If a local bar does decide to develop a committee, the commission noted that the composition of these unofficial committees “must be balanced, as their effectiveness will rest largely on their credibility with the public, the judicial candidates and special interest groups. Such committees should be nonpartisan (or bipartisan) and should include well-respected members of the community such as lawyers, media experts, former judges, ethics experts, community and religious leaders, academics and representatives of nonpartisan organizations such as the League of Women Voters.”

The Santa Clara County Bar Association has been a leader in this area for many years. Its Judicial Election Campaign Code of Ethics and Fair Election Commission Practices Procedures, provide excellent models. The bar association’s current Rules For Conducting Plebiscites relates to contested elections for superior court judges and other legal offices. And the National Ad Hoc Committee on Judicial Campaign Oversight has created a “How-To Handbook” on effective judicial campaign oversight efforts. 

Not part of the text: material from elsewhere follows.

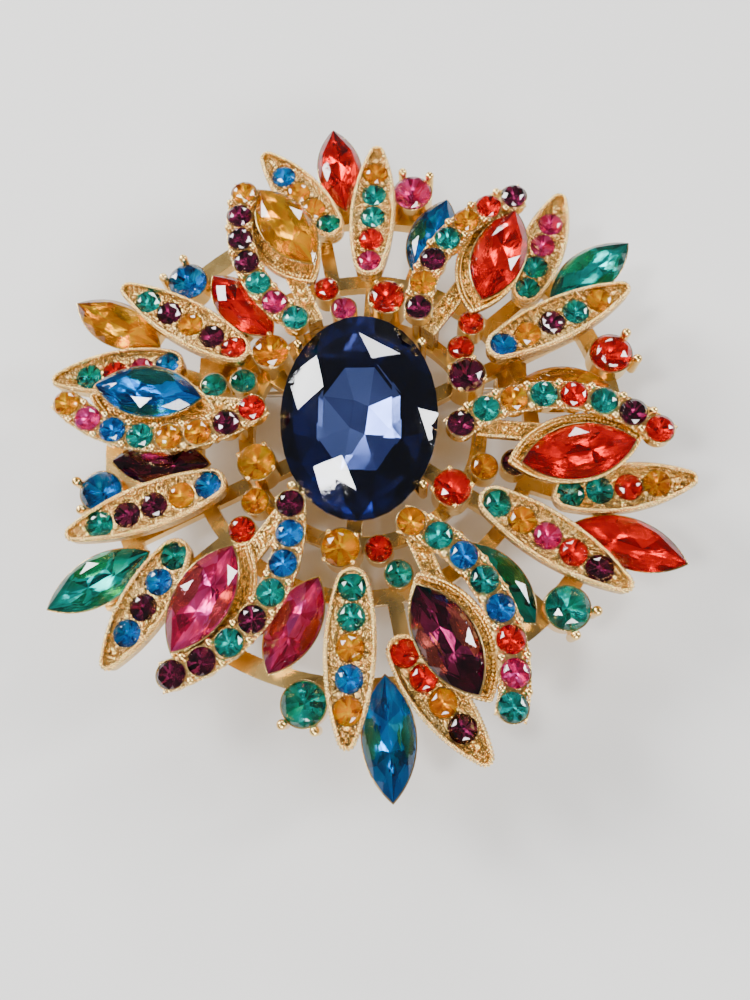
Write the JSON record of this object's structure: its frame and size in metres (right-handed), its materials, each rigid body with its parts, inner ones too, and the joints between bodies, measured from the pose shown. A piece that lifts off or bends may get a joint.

On March 25, I sent an email to the leaders of all of California local voluntary bars urging them to develop ways to implement these recommendations and address these issues in a manner that is appropriate for their own bar structures and needs. Some local bars may want to develop a new committee, while others may decide that the tasks fit within an existing committee. Still others may decide to use their board or another existing committee to develop a campaign conduct code, relying on existing models, and then establish a protocol for addressing any issues that arise, rather than forming a standing committee. 

All lawyers have a direct interest in promoting fair and balanced judicial elections. Working together, our courts, the State Bar and local bars can stop our judicial branch from falling victim to politicization and ensure that our judges can maintain their independence of thought, judgment and conscience without fear of unfounded or unfair attacks.